# Tweeter magnetodinámico reforzado con piezoeléctrico



## JotaEle (Mar 26, 2014)

Estimados colegas, permitidme que os solicite un poco de vuestra atención para que me ayudéis a solucionar un pequeño problema que se me ha planteado. Hace un tiempo me aventuré a construir mi primer sistema de sonido triamplificado, el cual se encuentra ya prácticamente completo. Usa un filtro activo cuyas frecuencias de corte son 200 Hz y 4 KHz.

En la etapa de agudos en principio he usado dos tweeters de bobina marca Beyma modelo CP-16, obviamente uno por canal. Pero como la frecuencia de corte de este tweeter recomendada por el fabricante es de unos 6 KHz, el corte del filtro me viene muy bajo para estos trasductores. Lo más práctico en este sentido sería modificar el filtro y subir el corte a esos 6 KHz, pero después lo pensé mejor y opté por reforzar a los Beyma con un par de piezoeléctricos que tenía a mano: dos Fonestar FSN-1016 (que son muy baratos y si palmaran, pues tampoco se perdería mucho), aunque ello implicara tener que usar un filtro pasivo (la etapa de agudos entrega 15+15W RMS, más que suficiente para alimentar a todo el conjunto, teniendo en cuenta el alto rendimiento de los tweeters y sin tener que usar una L-Pad). El problema está en que el fabricante de esos tweeters no indica la impedancia, aunque deduzco que debe ser bastante alta como la de todos los piezoeléctricos.

Muestro a continuación el esquema del filtro pasivo tal y como está ahora montado. Su Fc es de 7500 Hz:







Al ponerlo en funcionamiento, noto que el piezoeléctrico apenas suena, emite sonido dentro del rango deseado (4000-7500 Hz) pero a muy bajo SPL.

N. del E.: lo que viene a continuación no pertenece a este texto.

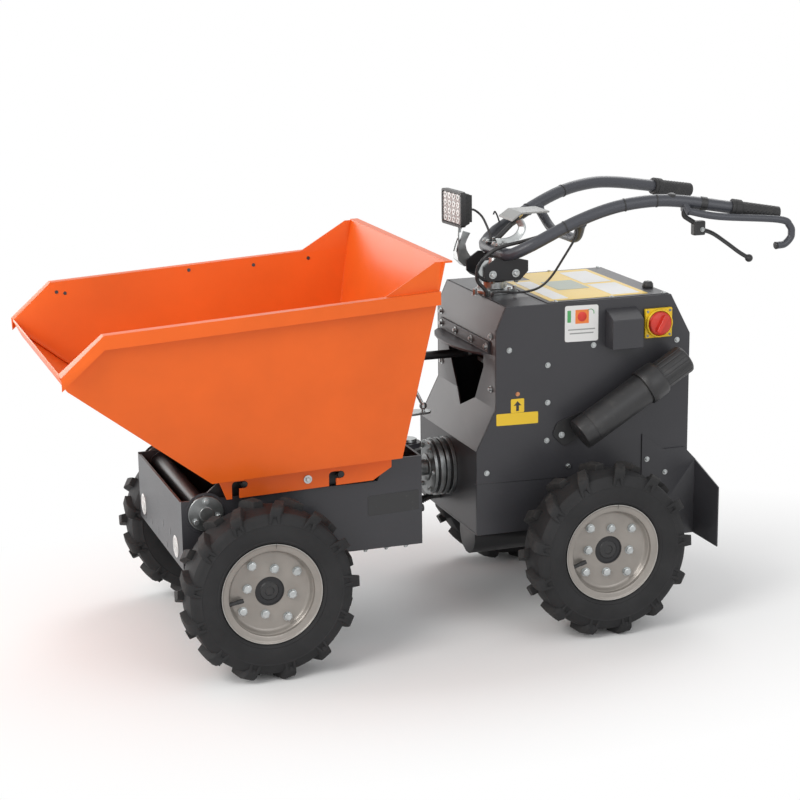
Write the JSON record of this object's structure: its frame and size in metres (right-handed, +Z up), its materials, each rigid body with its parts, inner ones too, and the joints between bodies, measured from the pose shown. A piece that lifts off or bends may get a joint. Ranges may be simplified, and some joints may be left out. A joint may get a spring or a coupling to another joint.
{
  "type": "walk-behind articulated electric site dumper",
  "caption": "Walk-behind site dumper: articulated battery chassis with a forward-tipping steel skip, lugged wheels and a steering handlebar.",
  "frame": {"origin": "centre of the machine's plan, on the ground", "axes": "+X towards the operator's end, +Y to the machine's right, +Z up"},
  "size_m": [1.7514, 0.7176, 1.0035],
  "materials": {
    "skip_paint": "gloss orange paint",
    "chassis_paint": "charcoal powder coat",
    "black_parts": "black",
    "tyre_rubber": "matt rubber",
    "rim_enamel": "warm grey enamel",
    "zinc_plate": "zinc plate",
    "bar_paint": "blue-grey paint",
    "isolator_yellow": "yellow",
    "isolator_red": "red",
    "black_steel": "black paint"
  },
  "bodies": {
    "rear_chassis": {"mudguard_left": "chassis_paint", "mudguard_right": "chassis_paint", "swivel_hub": "zinc_plate", "rear_axle": "black_steel", "rear_side_left": "chassis_paint", "rear_side_right": "chassis_paint", "rear_face_panel": "chassis_paint", "top_deck": "chassis_paint", "battery_lid": "chassis_paint", "rear_back_panel": "chassis_paint", "rear_floor": "chassis_paint", "battery_pack": "black_parts", "battery_bed": "black_steel", "swing_guard": "chassis_paint", "document_canister": "black_parts", "isolator_plate": "isolator_yellow", "isolator_knob": "isolator_red", "socket_housing": "chassis_paint", "motor_conduit": "black_parts", "column_housing": "zinc_plate"},
    "front_chassis": {"tip_shaft": "zinc_plate", "front_frame": "chassis_paint", "kingpin": "zinc_plate", "front_axle": "black_steel", "steering_mast": "zinc_plate"},
    "skip": {"skip_shell": "skip_paint", "hook_rail_left": "skip_paint", "hook_rail_right": "skip_paint", "tip_frame": "black_steel"},
    "handlebar": {"steering_column": "zinc_plate", "handlebar_tubes": "bar_paint", "grip_left": "black_parts", "grip_right": "black_parts", "bar_bracket": "black_steel", "cable_cover": "chassis_paint", "work_lamp": "black_parts", "lamp_bracket": "zinc_plate", "brake_lever": "black_parts", "control_cable": "black_parts", "bar_cable": "black_parts", "lamp_cable": "black_parts"},
    "drag_link": {"drag_link": "black_steel"},
    "front_left_wheel": {"front_left_tyre": "tyre_rubber", "front_left_rim": "rim_enamel", "front_left_hub_cap": "black_parts"},
    "front_right_wheel": {"front_right_tyre": "tyre_rubber", "front_right_rim": "rim_enamel", "front_right_hub_cap": "black_parts"},
    "rear_left_wheel": {"rear_left_tyre": "tyre_rubber", "rear_left_rim": "rim_enamel", "rear_left_hub_cap": "black_parts"},
    "rear_right_wheel": {"rear_right_tyre": "tyre_rubber", "rear_right_rim": "rim_enamel", "rear_right_hub_cap": "black_parts"}
  },
  "joints": [
    {"name": "articulation", "type": "hinge", "parent": "rear_chassis", "child": "front_chassis", "pos_m": [0.0014, 0, 0.353], "axis": [0, 0, 1], "range_deg": [-30, 30], "deforming": ["motor_conduit"]},
    {"name": "tipping", "type": "hinge", "parent": "front_chassis", "child": "skip", "pos_m": [-0.5546, 0, 0.369], "axis": [0, -1, 0], "range_deg": [0, 75]},
    {"name": "handlebar_swing", "type": "hinge", "parent": "rear_chassis", "child": "handlebar", "pos_m": [0.2214, 0, 0.796], "axis": [0, 0, 1], "range_deg": [-30, 30], "deforming": ["control_cable", "bar_cable"]},
    {"name": "drag_link_swing", "type": "hinge", "parent": "front_chassis", "child": "drag_link", "pos_m": [0.0014, 0.06, 0.612], "axis": [0, 0, 1], "range_deg": [-30, 30]},
    {"name": "front_left_wheel_spin", "type": "hinge", "parent": "front_chassis", "child": "front_left_wheel", "pos_m": [-0.4386, -0.3058, 0.2035], "axis": [0, 1, 0], "continuous": true},
    {"name": "front_right_wheel_spin", "type": "hinge", "parent": "front_chassis", "child": "front_right_wheel", "pos_m": [-0.4386, 0.3058, 0.2035], "axis": [0, 1, 0], "continuous": true},
    {"name": "rear_left_wheel_spin", "type": "hinge", "parent": "rear_chassis", "child": "rear_left_wheel", "pos_m": [0.3764, -0.3058, 0.2035], "axis": [0, 1, 0], "continuous": true},
    {"name": "rear_right_wheel_spin", "type": "hinge", "parent": "rear_chassis", "child": "rear_right_wheel", "pos_m": [0.3764, 0.3058, 0.2035], "axis": [0, 1, 0], "continuous": true}
  ],
  "couplings": [
    {"joint": "handlebar_swing", "follows": "articulation", "ratio": 1},
    {"joint": "drag_link_swing", "follows": "articulation", "ratio": -1}
  ]
}
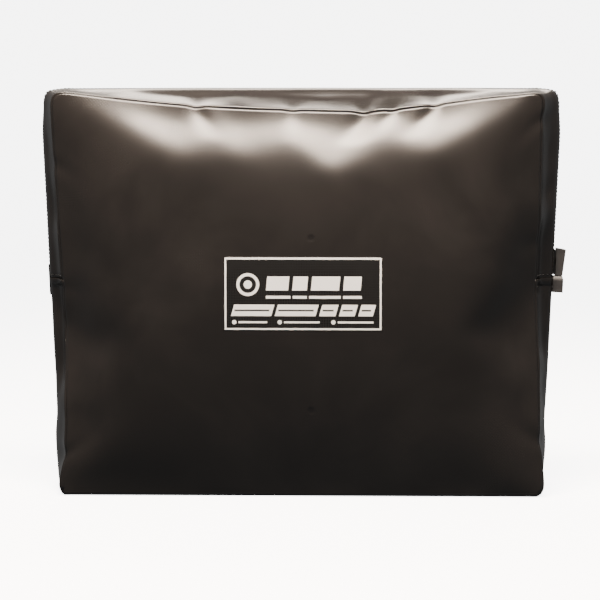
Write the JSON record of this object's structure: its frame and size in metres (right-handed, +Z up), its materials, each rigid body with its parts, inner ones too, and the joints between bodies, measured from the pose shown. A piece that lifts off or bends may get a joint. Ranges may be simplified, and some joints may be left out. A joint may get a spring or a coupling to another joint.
{
  "type": "cash deposit bag",
  "caption": "Box-sided cash deposit bag of black coated fabric with a zip round its gusset, a moulded seal housing and a printed front label.",
  "frame": {"origin": "centre of the flat base that the bag stands on", "axes": "+X along the bag's width, towards the seal housing; -Y towards the labelled front panel; +Z up"},
  "size_m": [0.4625, 0.1632, 0.356],
  "materials": {
    "coated_fabric": "satin black vinyl coating over a fine woven scrim",
    "zip_tape": "black woven zip tape",
    "zip_coil": "black nylon coil",
    "seam_binding": "black woven binding tape",
    "printed_vinyl": "black heat-pressed vinyl with a white print",
    "dark_plastic": "dark grey moulded nylon",
    "blackened_metal": "black-coated zinc die casting",
    "zinc_steel": "zinc-plated steel"
  },
  "bodies": {
    "bag_body": {"back_panel": "coated_fabric", "base_gusset": "coated_fabric", "front_panel_lower": "coated_fabric", "front_panel_fold": "coated_fabric", "gusset_fold_left": "coated_fabric", "gusset_fold_right": "coated_fabric", "zip_gusset_back": "coated_fabric", "zip_gusset_front_right": "coated_fabric", "zip_gusset_front_left": "coated_fabric", "zip_end_patch_left": "coated_fabric", "zip_tape_back": "zip_tape", "zip_tape_front_right": "zip_tape", "zip_tape_front_left": "zip_tape", "zip_coil_back": "zip_coil", "zip_coil_front_right": "zip_coil", "zip_coil_front_left": "zip_coil", "back_seam_binding": "seam_binding", "front_seam_binding_lower": "seam_binding", "label_patch": "printed_vinyl", "seal_housing": "dark_plastic", "seal_backplate": "zinc_steel", "housing_screw_front": "zinc_steel", "housing_screw_back": "zinc_steel"},
    "mouth_front": {"front_panel_upper": "coated_fabric", "zip_gusset_front_upper": "coated_fabric", "zip_tape_front_upper": "zip_tape", "zip_coil_front_upper": "zip_coil", "front_seam_binding_upper": "seam_binding"},
    "zip_slider": {"slider_body": "blackened_metal", "slider_grip": "dark_plastic", "slider_tongue": "zinc_steel", "slider_pin": "zinc_steel"}
  },
  "joints": [
    {"name": "mouth_open", "type": "hinge", "parent": "bag_body", "child": "mouth_front", "pos_m": [0, -0.02, 0.242], "axis": [1, 0, 0], "range_deg": [0, 50], "deforming": ["front_panel_fold", "gusset_fold_left", "gusset_fold_right"]},
    {"name": "zip_slide", "type": "slide", "parent": "bag_body", "child": "zip_slider", "axis": [0.0436, 0, 0.999], "range_m": [0, 0.1]}
  ],
  "couplings": [
    {"joint": "zip_slide", "follows": "mouth_open", "m_per_rad": 0.1145}
  ]
}
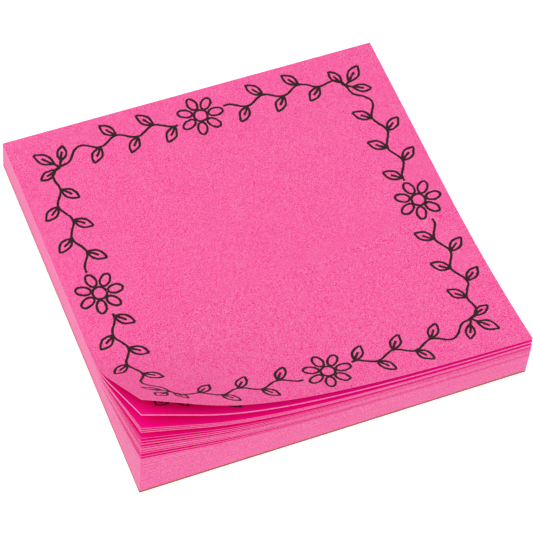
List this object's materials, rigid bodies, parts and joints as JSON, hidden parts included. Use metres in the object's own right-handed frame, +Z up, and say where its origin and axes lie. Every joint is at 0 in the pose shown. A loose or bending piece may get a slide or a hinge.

Sé que un piezoeléctrico se comporta eléctricamente como un condensador, y que trabajan con tensión, al contrario que los magnetodinámicos. Por lo que he estado leyendo, algunos han optado por conectar una resistencia de potencia de 8 Ohm en paralelo con el piezoeléctrico, para que así el amplificador “vea” una impedancia equivalente, pero en mi caso tengo en paralelo otra impedancia de 8 Ohm (la del Beyma), por lo que tengo mis serias dudas y cierto temor de dañar la etapa de potencia.

¿Qué me aconsejáis?


----------



## Fogonazo (Mar 26, 2014)

https://www.forosdeelectronica.com/f32/ajustar-respuesta-tweeter-piezo-electrico-22677/


----------



## JotaEle (Mar 26, 2014)

Fogonazo, qué rápido. Desde luego que haces honor a tu nick. 

Mil gracias, fenómeno.


----------